On October 12, 2007, the Norwegian Nobel Committee awarded the Nobel Peace Prize jointly to the Intergovernmental Panel on Climate Change ("IPCC") and Albert Arnold (Al) Gore Jr. "for their efforts to build up and disseminate greater knowledge about man-made climate change, and to lay the foundations for the measures that are needed to counteract such change." (2) Although global climate change has been at the forefront of scientific, political, and legal discussion since the end of the twentieth century, 2007 marked a high-point in public attention to the issue. Unequivocally, the discussion shifted from whether global warming is occurring to what can (and should) be done now to mitigate its effects. (3)

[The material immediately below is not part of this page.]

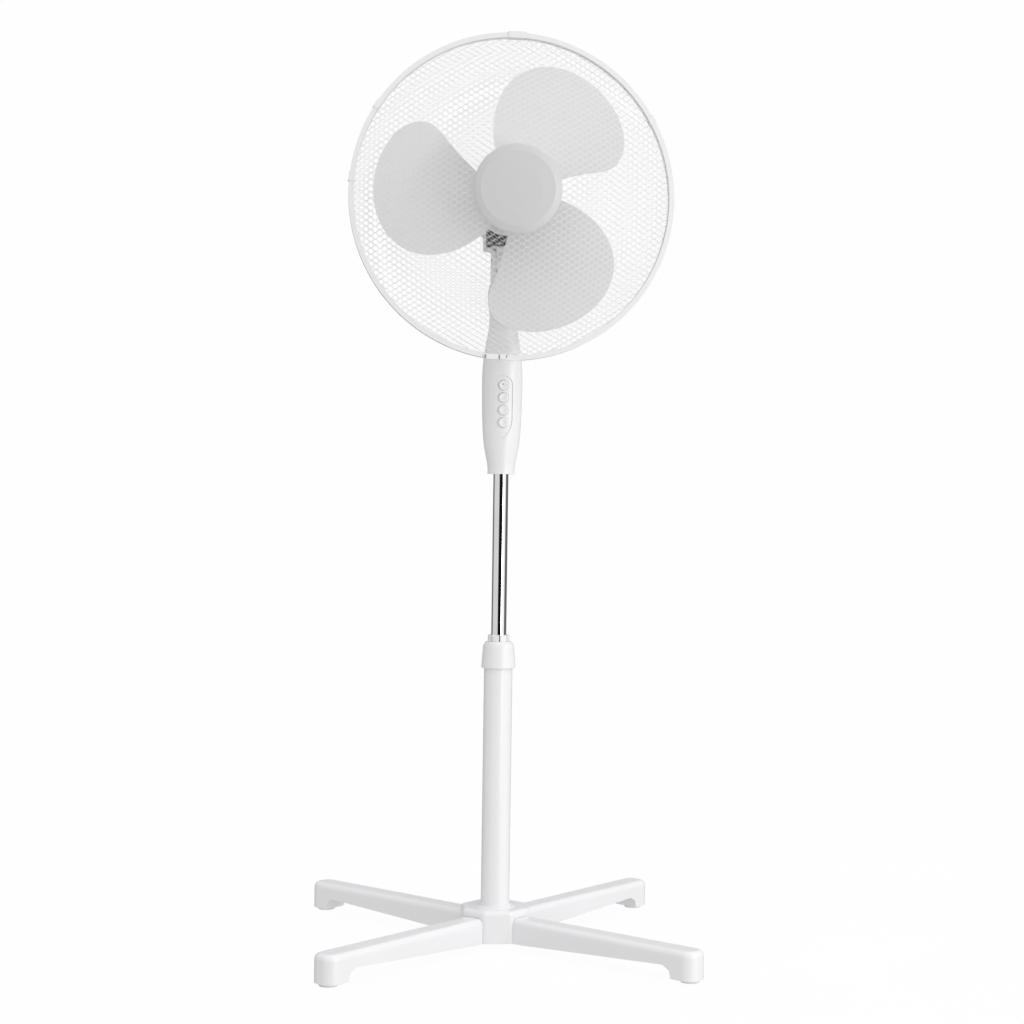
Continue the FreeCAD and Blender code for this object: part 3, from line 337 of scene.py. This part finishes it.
RIM_WIRE = 0.0023  # radius of a guard's rim wire
CELL_WIDTH = 0.0136
CELL_HEIGHT = 0.0085
BOND = 0.0026  # length over which two rows lie side by side
BOND_GAP = 0.35  # from middle to middle there, as a share of the strand's width
STRAND_WIDTH = 0.00062
STRAND_DEPTH = 0.0006
STRAND_SIDES = 6
CUT_STEPS = 24  # halvings to find where a strand crosses the mesh's edge
AT_APEX = 1e-9  # a sheet point this close to the apex has no direction out from it


class Dome:
    """A shallow spherical cap about the Y axis, from its apex to its rim.

    A flat sheet is drawn over it: the point (u, v) of the sheet keeps its direction and its
    distance from the apex, measured along the dome.
    """

    def __init__(self, centre_x, centre_z, apex_y, rim_y, rim_radius):
        self.x, self.z, self.apex_y = centre_x, centre_z, apex_y
        self.side = 1.0 if rim_y > apex_y else -1.0
        depth = abs(rim_y - apex_y)
        self.radius = (rim_radius**2 + depth**2) / (2.0 * depth)

    def arc_at(self, radius):
        """The distance from the apex, along the dome, of a circle of that radius."""
        return self.radius * math.asin(min(1.0, radius / self.radius))

    def point(self, u, v):
        arc = math.hypot(u, v)
        turn = arc / self.radius
        ring = self.radius * math.sin(turn)
        y = self.apex_y + self.side * (self.radius - self.radius * math.cos(turn))
        if arc < AT_APEX:
            return Vector((self.x, y, self.z))
        return Vector((self.x + ring * u / arc, y, self.z + ring * v / arc))

    def normal(self, u, v):
        arc = math.hypot(u, v)
        if arc < AT_APEX:
            return Vector((0.0, -self.side, 0.0))
        turn = arc / self.radius
        sine = math.sin(turn)
        return Vector((sine * u / arc, -self.side * math.cos(turn), sine * v / arc))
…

In a 2000 special report, the IPCC acknowledged the essential role of technological innovation and the "rapid and widespread transfer and implementation of technologies" to stabilize and reduce greenhouse gas ("GHG") concentrations in the atmosphere. (4) The report states that the implementation of mitigating measures under the United Nations Framework Convention for Climate Change ("UNFCCC") requires the provision of necessary financial resources and transfer of technology to developing nations. (5) According to the IPCC, in most cases, current technologies may be adequate to reduce GHG emissions. (6) For example, Stephen Pacala and Robert Socolow describe how to stabilize global concentration of atmospheric carbon dioxide (CO2), considered the dominant anthropogenic (7) GHG, during the next fifty years using a combination of fifteen current technologies. (8) Because of the foreseeable rapid growth in energy demands in Asia and other developing countries, some environmental experts are calling for a shift in focus. (9) Rather than concentrating on efforts to reduce GHG emissions in developed countries, the focus should be on the implementation of renewable technologies in precisely those developing nations that are undergoing rapid growth. (10) A recent decision by the UNFCCC, the Bali Action Plan, calls for enhanced action on technology transfer and development, including scaling up transfer of technology to developing countries to promote access to environmentally sound technology ("EST"). (11)

More than seventy-five percent of the parties to the UNFCCC are also members of the World Trade Organization ("WTO"). (12) Some member countries of the UNFCCC view the current intellectual property rights framework imposed by the WTO as a barrier to transfer of ESTs to developing countries. (13) Among legal scholars, strong intellectual property rights protection and proprietary licensing have been criticized as impeding access to renewable energy technology. (14) This Note will explore the following legal issues arising from the UNFCCC mandate to transfer EST to developing countries: (1) the effect of the WTO Agreement on Trade Related Aspects of Intellectual Property Rights ("TRIPS") on the transfer of EST, and (2) whether developing countries may use TRIPS provisions to achieve transfer of EST on economically favorable terms.

II. History

A. International Climate Change Agreements

a. The Intergovernmental Panel on Climate Change ("IPCC")

In 1988 the World Meteorological Organization ("WMO") and the United Nations Environment Programme ("UNEP") jointly established the IPCC to assess available information on the science, impacts, and economics of climate change and to formulate adaptation and mitigation options. (15) The IPCC has produced a series of reports and technical papers that are standard works of reference for policymakers, scientists and other experts.